The question it raises, he said, is what responsibility academia should have in solving global crises.
“I think university professors are moral leaders in society,” he said. “I think they should have some sense of their role as moral leaders the way religious or political leaders do and they should take that role seriously, but then the question is how to interpret that.”
“For some people like me, it’s very much about … trying to get the story right — to help students understand the truth and nuances and allow people to draw their own conclusions,” he said. “I don’t really see my social and political responsibility to be taking public stands on topical political issues. But there are people … that do feel — and I think it’s the legacy of the New Left — that they should stand up and be heard about something topical and political.”

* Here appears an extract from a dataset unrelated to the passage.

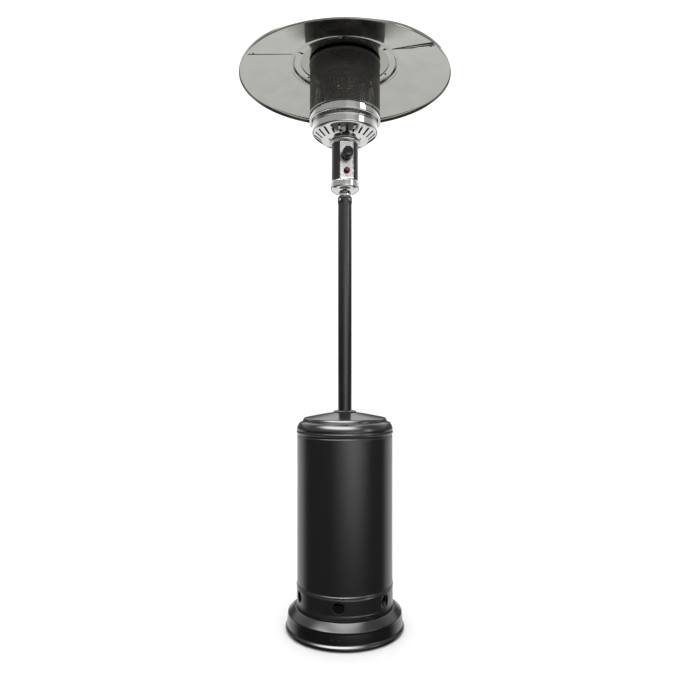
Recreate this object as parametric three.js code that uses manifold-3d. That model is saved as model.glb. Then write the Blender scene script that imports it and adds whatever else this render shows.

But though he said this was likely not their intent, the side effect of the boycott has done more to bring attention to the ASA than actual solutions in the Middle East.
“I think some of it is driven by their sense of professional conscience and their conviction of what it means to be a scholar in their field, but I think part of it is the current climate in this country toward academia,” he said. “You’re constantly being asked to show how you’re relevant — you know, ‘If you’re not creating jobs in Florida then why are we investing in your salary?’ Some of the impetus of this boycott may have come from feeling that pressure to show that we’re not just ivory tower intellectuals — that we’re making a difference in something that matters in a very topical way.
“I think we have to come back to understanding that there are a lot of valuable kinds of social and intellectual work that you can’t cash in at the end of the week. That’s the kind of work we do — engaged in that slower and deeper cultivation of people’s understanding of themselves and the world they live in,” he said. “But if that understanding led someone to take a political stance — vis-a-vis the Israeli and Palestinian conflict — that would be out of the purview of what a department or program would do, I think. They’re coming to their own sense of where their education leads them.”